*Information provided*
_ _ _ _ _

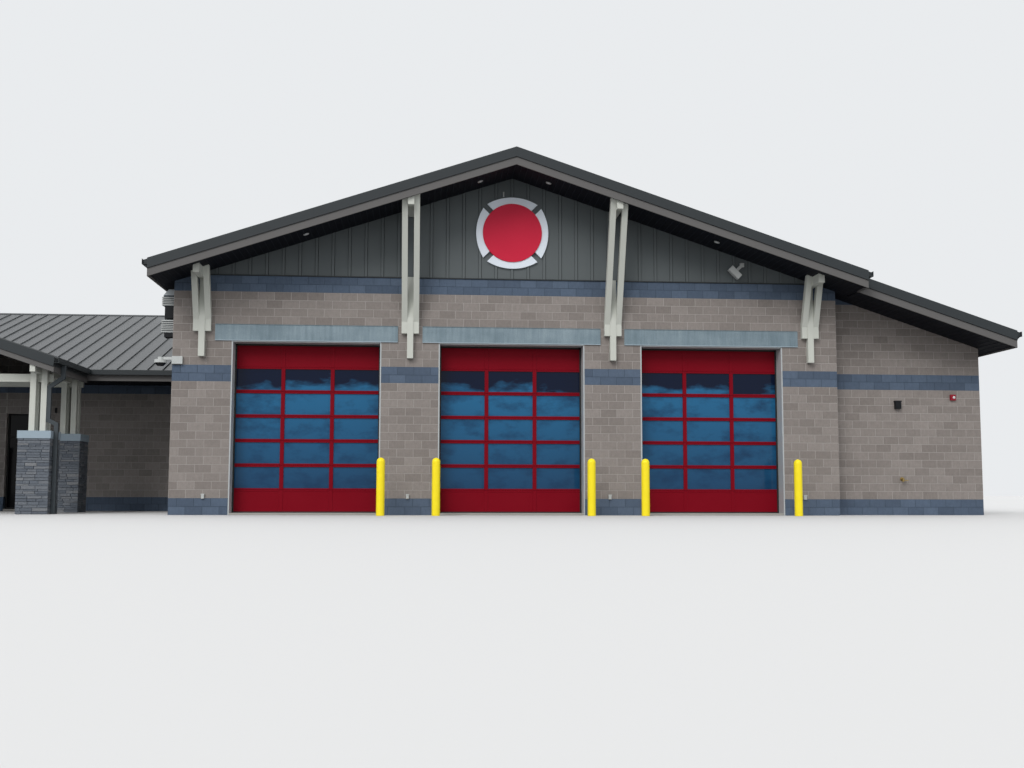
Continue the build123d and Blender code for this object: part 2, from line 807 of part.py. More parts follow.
def bollards():
    shoulder = bollard_height - bollard_radius
    post = Cylinder(bollard_radius, shoulder, align=(Align.CENTER, Align.CENTER, Align.MIN))
    post += Pos(0, 0, shoulder) * Sphere(bollard_radius)
    edge = bay_spacing / 2
    places = [-edge - bollard_from_pier, -edge + bollard_from_pier, edge - bollard_from_pier]
    places += [edge + bollard_from_pier, bay_spacing + bollard_at_end]
    return [Pos(x, -bollard_front, 0) * post for x in places]


def right_wing_end_walls():
    points = [(hall_half, 0), (right_end, 0), (right_end, roof_z(right_end) - roof_thick)]
    points += [(hall_half, roof_z(hall_half) - roof_thick)]
    ends = ((right_front, right_front + wall_thick), (right_rear - wall_thick, right_rear))
    return [along_y(points, y0, y1) for y0, y1 in ends]


def right_wing_side_wall():
    inner = right_end - wall_thick
    points = [(inner, 0), (right_end, 0), (right_end, roof_z(right_end) - roof_thick)]
    points += [(inner, roof_z(inner) - roof_thick)]
    return along_y(points, right_front + wall_thick, right_rear - wall_thick)


def wing_floors():
    y0, y1 = right_front + wall_thick, right_rear - wall_thick
    right = slab(hall_half, right_end - wall_thick, y0, y1, 0, floor_thick)
    y0, y1 = left_front + wall_thick, left_rear - wall_thick
    left = slab(left_end + wall_thick, -hall_half, y0, y1, 0, floor_thick)
    left += slab(entry_west, entry_east, left_front, left_front + wall_thick, 0, floor_thick)
    return [right, left]


def low_wall(face, inward):
    inner = face + inward * wall_thick
    tops = [(y, left_roof_z(y) - roof_thick) for y in (inner, face)]
    return [(face, 0), (inner, 0)] + tops


def left_wing_front_walls():
    points = low_wall(left_front, 1)
    return [along_x(points, left_end, entry_west), along_x(points, entry_east, -hall_half)]


def left_wing_entry_head():
    inner = left_front + wall_thick
    points = [(left_front, entry_height), (inner, entry_height), (inner, left_roof_z(inner) - roof_thick)]
    points += [(left_front, left_roof_z(left_front) - roof_thick)]
    return along_x(points, entry_west, entry_east)


def left_wing_rear_wall():
    return along_x(low_wall(left_rear, -1), left_end, -hall_half)


def left_wing_end_wall():
    y0, y1 = left_front + wall_thick, left_rear - wall_thick
    return slab(left_end, left_end + wall_thick, y0, y1, 0, left_top)


def entrance_screen():
    y0 = left_front + screen_inset
    y1 = y0 + screen_depth
    whole = slab(entry_west, entry_east, y0, y1, floor_thick, entry_height)
    bar = screen_bar
    low = slab(entry_west + bar, entry_east - bar, y0, y1, floor_thick + bar, screen_rail_height)
    high = slab(entry_west + bar, entry_east - bar, y0, y1, screen_rail_height + bar, entry_height - bar)
    return whole - low - high


def entrance_glass():
    y0 = left_front + screen_inset + (screen_depth - glass_thick) / 2
    bar = screen_bar
    x0, x1 = entry_west + bar, entry_east - bar
    low = slab(x0, x1, y0, y0 + glass_thick, floor_thick + bar, screen_rail_height)
    high = slab(x0, x1, y0, y0 + glass_thick, screen_rail_height + bar, entry_height - bar)
    return [low, high]


def pier_places():
    # each pier's centre along X, its front face and how far its top is raised
    for c in clusters:
        yield c, pier_front, 0
        yield c, pier_front + pier_spacing, rear_cap_rise


def porch_piers():
    half = pier_size / 2
    top = cap_top - pier_cap_thick
    return [slab(c - half, c + half, y, y + pier_size, 0, top + rise) for c, y, rise in pier_places()]


def porch_pier_caps():
    half = pier_size / 2 + pier_cap_lap
    pieces = []
    for c, y, rise in pier_places():
        y0, y1 = y - pier_cap_lap, y + pier_size + pier_cap_lap
        high = cap_top + rise
        pieces.append(slab(c - half, c + half, y0, y1, high - pier_cap_thick, high))
    return pieces


def below_porch(piece):
    half = porch_half_span
    return piece & chevron(porch_roof_z, porch_centre, half, roof_thick, porch_ridge_top, 0, left_front)


def porch_posts():
    pieces = []
    for c, y, rise in pier_places():
        first = y + post_inset
        for y0 in (first, first + porch_post + post_gap):
            for side in (-1, 1):
                near = c + side * post_gap / 2
                far = near + side * porch_post
                low = cap_top + rise
                post = slab(min(near, far), max(near, far), y0, y0 + porch_post, low, porch_ridge_top)
                pieces.append(below_porch(post))
    return pieces


def porch_tie_beams():
    reach = porch_half_spacing + post_gap / 2 + porch_post + tie_end
    x0, x1 = porch_centre - reach, porch_centre + reach
    places = ((tie_front, tie_top), (tie_front + pier_spacing, tie_top + rear_tie_rise))
    return [slab(x0, x1, y, y + post_gap, high - tie_depth, high) for y, high in places]


def porch_side_beams():
    half = post_gap / 2
    y0 = porch_rake + fascia_inset + fascia_thick
    rear_tie = porch_tie_beams()[-1]
    beams = [slab(c - half, c + half, y0, rear_post_back, tie_top, porch_ridge_top) for c in clusters]
    return [below_porch(beam) - rear_tie for beam in beams]


def bent_strip(path, width):
    # a strip along a bent middle line, mitred at its corners
    sides = []
    for i, (x, z) in enumerate(path):
        before = path[max(i - 1, 0)], path[max(i, 1)]
        after = path[min(i, len(path) - 2)], path[min(i + 1, len(path) - 1)]
        turns = [math.atan2(b[1] - a[1], b[0] - a[0]) for a, b in (before, after)]
        middle, half = (turns[0] + turns[1]) / 2, (turns[1] - turns[0]) / 2
        reach = width / 2 / math.cos(half)
        sides.append((reach * math.sin(middle), -reach * math.cos(middle)))
    left = [(x + u, z + v) for (x, z), (u, v) in zip(path, sides)]
    right = [(x - u, z - v) for (x, z), (u, v) in zip(path, sides)]
    return left + right[::-1]


def porch_downspouts():
    # from each gutter's sole back to the post, down it, then out round the pier's cap
    post_face = porch_half_spacing + post_gap / 2 + porch_post
    cap_face = porch_half_spacing + pier_size / 2 + pier_cap_lap
    half = downspout_width / 2
    top = low_board_top
    bend = top - downspout_neck
    jog = cap_top + downspout_above_cap
    outlet = porch_half_span + gutter_width / 2
    path = [(outlet, top), (outlet, bend), (post_face + half, bend - downspout_fall)]
    path += [(post_face + half, jog + downspout_jog), (cap_face + half, jog), (cap_face + half, 0)]
    outline = bent_strip(path, downspout_width)
    y0 = post_front + downspout_behind_post
    sides = [[(porch_centre + way * u, z) for u, z in outline] for way in (-1, 1)]
    return [along_y(side, y0, y0 + downspout_depth) for side in sides]


def main():
    os.makedirs("parts", exist_ok=True)
    save("front_piers", front_piers())
    save("front_head_wall", slab(-hall_half, hall_half, 0, wall_thick, lintel_top, masonry_top))
    save("lintels", lintels())
    save("hall_side_walls", hall_side_walls())
    rear = hall_depth - wall_thick
    save("hall_rear_wall", slab(-hall_half, hall_half, rear, hall_depth, 0, masonry_top))
    save("gable_walls", gable_walls())
    save("hall_floor", hall_floor())
    save("hall_roof_left", hall_roof(-1))
    save("hall_roof_right", hall_roof(1))
    save("right_wing_roof", right_wing_roof())
    save("left_wing_roof", left_wing_roof())
    save("porch_roof", porch_roof())
    save("ridge_caps", ridge_caps())
    save("rake_trims", rake_trims())
    save("rake_fascias", rake_fascias())
    save("eave_fascias", eave_fascias())
    save("gable_soffits", gable_soffits())
    save("eave_soffits", eave_soffits())
    save("wing_soffits", wing_soffits())
    save("gutter_backs", gutters("back"))
    save("gutter_soles", gutters("sole"))
    save("gutter_fronts", gutters("front"))
    save("door_frames", door_frames())
    save("bay_door_left", bay_door(bays[0]))
    save("bay_door_middle", bay_door(bays[1]))
    save("bay_door_right", bay_door(bays[2]))
    save("bay_door_glass", bay_door_glass())
    save("bracket_posts", bracket_posts())
    save("bracket_beams", bracket_beams())
    save("bracket_braces", bracket_braces())
    save("sign_disc", sign_disc())
    save("sign_ring", sign_ring())
    save("soffit_downlights", soffit_downlights())
    save("gable_floodlight", gable_floodlight())
    save("pier_outlets", pier_outlets())
    save("wing_wall_light", wing_wall_light())
    save("alarm_horn", wall_box(horn_x, horn_z, horn_width, horn_height, horn_depth))
    save("hose_bibb", hose_bibb())
    save("side_wall_vents", side_wall_vents())
    save("side_wall_vent_bases", side_wall_vent_bases())
    save("corner_camera", corner_camera())
    save("corner_camera_dome", corner_camera_dome())
    save("bollards", bollards())
    save("right_wing_end_walls", right_wing_end_walls())
    save("right_wing_side_wall", right_wing_side_wall())
    save("wing_floors", wing_floors())
    save("left_wing_front_walls", left_wing_front_walls())
    save("left_wing_entry_head", left_wing_entry_head())
    save("left_wing_end_wall", left_wing_end_wall())
    save("left_wing_rear_wall", left_wing_rear_wall())
    save("entrance_screen", entrance_screen())
    save("entrance_glass", entrance_glass())
    save("porch_piers", porch_piers())
    save("porch_pier_caps", porch_pier_caps())
    save("porch_posts", porch_posts())
    save("porch_tie_beams", porch_tie_beams())
    save("porch_side_beams", porch_side_beams())
    save("porch_downspouts", porch_downspouts())


main()
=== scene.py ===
import math
import numpy as np
import bpy
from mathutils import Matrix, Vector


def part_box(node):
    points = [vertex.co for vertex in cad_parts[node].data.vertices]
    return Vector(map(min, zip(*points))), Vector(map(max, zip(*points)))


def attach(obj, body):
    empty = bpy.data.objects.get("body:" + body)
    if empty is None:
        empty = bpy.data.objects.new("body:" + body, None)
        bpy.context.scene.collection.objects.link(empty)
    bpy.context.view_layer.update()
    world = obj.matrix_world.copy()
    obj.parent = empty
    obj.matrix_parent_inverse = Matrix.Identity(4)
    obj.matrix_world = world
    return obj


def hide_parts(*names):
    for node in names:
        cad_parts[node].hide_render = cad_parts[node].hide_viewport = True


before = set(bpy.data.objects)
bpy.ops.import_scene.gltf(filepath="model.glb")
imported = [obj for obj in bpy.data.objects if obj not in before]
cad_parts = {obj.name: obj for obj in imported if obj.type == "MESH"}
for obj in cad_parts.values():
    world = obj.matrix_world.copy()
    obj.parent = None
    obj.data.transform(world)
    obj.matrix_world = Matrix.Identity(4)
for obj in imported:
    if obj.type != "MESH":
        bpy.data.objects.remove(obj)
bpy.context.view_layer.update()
rng = np.random.default_rng(11)
print("frame loaded", len(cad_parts), "nodes")

# sizes shared by the pieces, in metres, read from the frame where a node gives them
course, block, pitch = 0.2032, 0.4064, 1 / 3
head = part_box("front_head_wall")
hallHalf, lintelTop, wallTop = head[1].x, head[0].z, head[1].z
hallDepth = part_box("hall_rear_wall")[1].y
bays = (-5.08, 0.0, 5.08)
bayHalf, bayTop = 1.8288, 4.2672
roofLow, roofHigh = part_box("hall_roof_right")
hallEave, ridgeTop = roofHigh.x, roofHigh.z
gableFront, gableBack = roofLow.y, roofHigh.y
wingLow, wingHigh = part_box("right_wing_roof")
wingEave = wingHigh.x
rightFront, rightRear = (corner.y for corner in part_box("right_wing_end_walls"))
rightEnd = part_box("right_wing_side_wall")[1].x
leftLow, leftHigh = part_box("left_wing_roof")
leftEave, leftBack, leftRake, leftRidgeTop = leftLow.y, leftHigh.y, leftLow.x, leftHigh.z
leftRidge = (leftEave + leftBack) / 2
leftFront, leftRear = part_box("left_wing_front_walls")[0].y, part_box("left_wing_rear_wall")[1].y
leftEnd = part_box("left_wing_end_wall")[0].x
porchLow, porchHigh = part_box("porch_roof")
porchX, porchHalf = (porchLow.x + porchHigh.x) / 2, (porchHigh.x - porchLow.x) / 2
porchFront, porchTop = porchLow.y, porchHigh.z
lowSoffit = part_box("wing_soffits")[0].z
soffitDrop, soffitThick, boardThick, roofThick = 0.4, 0.02, 0.04, 0.23
sunk = 0.002          # how far a plate on a wall starts behind the wall's face


def slopeFrom(top, ridge, across):
    # a roof's height is its ridge's, less the pitch times the distance from the ridge, for a place across or
    # for x and y, of which the first (0) or the last (-1) lies across
    return lambda *place: top - np.abs(place[across] - ridge) * pitch


roofZ, porchRoofZ = slopeFrom(ridgeTop, 0.0, 0), slopeFrom(porchTop, porchX, 0)
leftRoofZ = slopeFrom(leftRidgeTop, leftRidge, -1)
# the low wing's level soffit begins this far behind its eave, where the roof's underside reaches it
walkInset = (lowSoffit + soffitThick + roofThick - leftRoofZ(leftEave)) / pitch


# mesh builders: each returns points and four-sided faces as whole arrays
upward = np.array([0.0, 0.0, 1.0])
boxFaces = np.array([[4, 5, 6, 7], [3, 2, 1, 0], [0, 1, 5, 4], [1, 2, 6, 5], [2, 3, 7, 6], [3, 0, 4, 7]])
ways = {"front": ((1, 0, 0), (0, -1, 0)), "rear": ((-1, 0, 0), (0, 1, 0)),
        "right": ((0, 1, 0), (1, 0, 0)), "left": ((0, -1, 0), (-1, 0, 0))}


def boxesFrom(back, front):
    # back and front are (n, 4, 3) rings; six faces join each pair, turned over where a ring runs clockwise
    points = np.concatenate([back, front], axis=1)
    normal = np.cross(front[:, 1] - front[:, 0], front[:, 3] - front[:, 0])
    outward = np.einsum("ij,ij->i", normal, (front - back).mean(axis=1)) > 0
    faces = np.where(outward[:, None, None], boxFaces, boxFaces[:, ::-1])
    faces = faces + 8 * np.arange(len(points))[:, None, None]
    return points.reshape(-1, 3), faces.reshape(-1, 4)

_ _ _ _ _

*Aim*
In this exercise, copy only the lines from the opening line of the material through the line where "return along_y(points, right_front" appears.

*Reply*
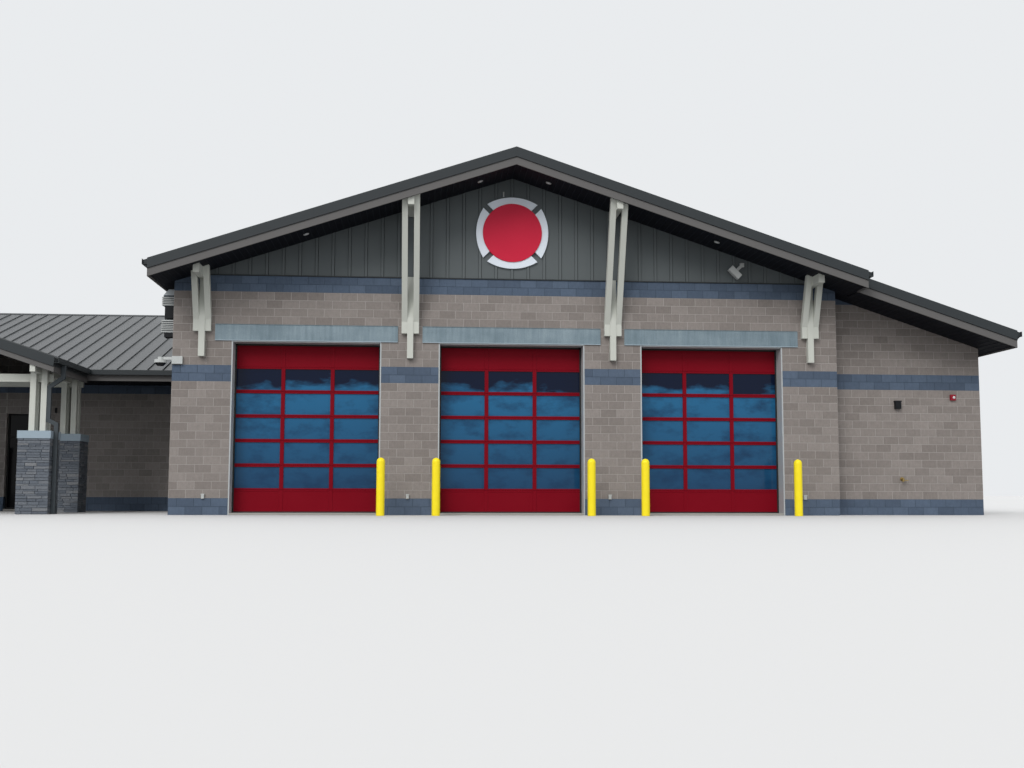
Continue the build123d and Blender code for this object: part 2, from line 807 of part.py. More parts follow.
def bollards():
    shoulder = bollard_height - bollard_radius
    post = Cylinder(bollard_radius, shoulder, align=(Align.CENTER, Align.CENTER, Align.MIN))
    post += Pos(0, 0, shoulder) * Sphere(bollard_radius)
    edge = bay_spacing / 2
    places = [-edge - bollard_from_pier, -edge + bollard_from_pier, edge - bollard_from_pier]
    places += [edge + bollard_from_pier, bay_spacing + bollard_at_end]
    return [Pos(x, -bollard_front, 0) * post for x in places]


def right_wing_end_walls():
    points = [(hall_half, 0), (right_end, 0), (right_end, roof_z(right_end) - roof_thick)]
    points += [(hall_half, roof_z(hall_half) - roof_thick)]
    ends = ((right_front, right_front + wall_thick), (right_rear - wall_thick, right_rear))
    return [along_y(points, y0, y1) for y0, y1 in ends]


def right_wing_side_wall():
    inner = right_end - wall_thick
    points = [(inner, 0), (right_end, 0), (right_end, roof_z(right_end) - roof_thick)]
    points += [(inner, roof_z(inner) - roof_thick)]
    return along_y(points, right_front + wall_thick, right_rear - wall_thick)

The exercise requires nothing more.